O saber escutar é algo muito importante; mas, em geral, temos inúmeras opiniões, idéias, experiências e conclusões antecipadas, através das quais filtramos tudo o que ouvimos, e por essa razão nunca ouvimos nada de maneira nova; traduzimos sempre o que vimos de acordo com uma determinada tendência.
Assim, é de real importância saber ouvir sem interpretar; porém, isto é, sem dúvida, um problema dificílimo.
Em geral, não gostamos de ouvir coisa alguma de maneira completa, com plena atenção, porque nessa operação descobrimos às vezes o que realmente somos; por isso, costumamos estender cortinas de proteção entre nós e o que nos dizem.
É óbvio, pois, que seria muito bom se fôssemos capazes de ouvir simplesmente, visto termos inúmeros problemas — não só pessoais, como também sociais, políticos, econômicos — para os quais precisamos encontrar a solução correta; e não haverá possibilidade de encontrá-la, se, para tanto, dependermos de alguma opinião, de conhecimentos adquiridos em livros, ou em conferências.
Sem dúvida, para acharmos a solução, devemos saber como ouvir o fato, o próprio problema; mas não é isso o que fazemos, quando interpretamos o problema de acordo com as nossas idiossincracias ou opiniões pessoais.
Há de haver uma solução correta para todos os problemas; mas essa solução não se acha pela análise, pelo julgamento, pela comparação, nem por meio do saber, por mais vasto que seja.
Só pode surgir a solução correta quando a mente "escuta" tranquila, quase indiferente, sendo assim capaz de considerar o problema sem qualquer móvel ou intenção especial, sem ter um fim em vista — o que, com efeito, é dificílimo, porque em geral queremos um determinado resultado, uma solução satisfatória.
Para alcançar a solução correta dos problemas humanos, necessitamos de muita paciência, principalmente se já nos habituamos a viver num mundo mecânico, em que é possível descobrir com muita presteza a solução de tantos problemas técnicos.
Quando temos um problema, desejamos solução imediata; recorremos então a um livro, a um médico, um analista, um especialista; ou ficamos batalhando dentro em nós mesmos para achar a solução. Somos impacientes, queremos resultados imediatos e vivemos por isso em constante conflito.
Nessas condições, ainda que já tenhamos ouvido tudo o que se vai dizer agora, será sem dúvida proveitoso ouvir com muita paciência.
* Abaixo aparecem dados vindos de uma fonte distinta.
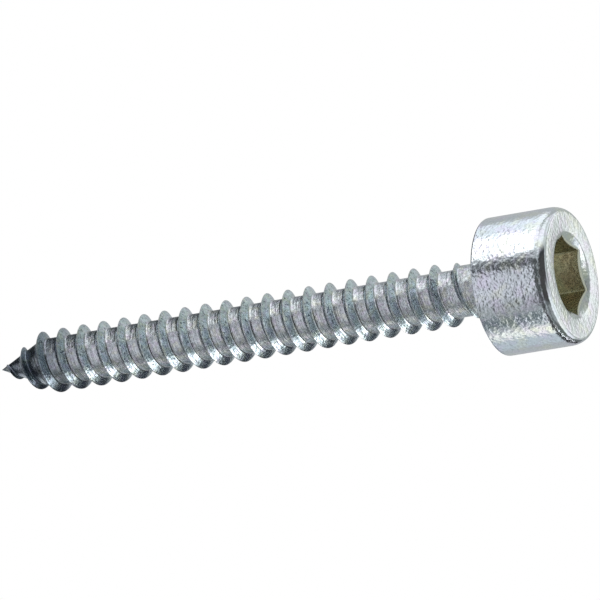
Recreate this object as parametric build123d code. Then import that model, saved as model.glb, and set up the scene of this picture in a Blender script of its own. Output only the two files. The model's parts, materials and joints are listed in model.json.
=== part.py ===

O que importa, naturalmente, é que cada um de nós possa achar um estado perene de libertação de todos os conflitos e das inúmeras reações que tanto caos produzem na mente; e então, talvez, com essa liberdade, venhamos a descobrir algo existente além de nossa mente; mas antes que possamos ser livres, temos, por certo, de compreender o que é o "eu".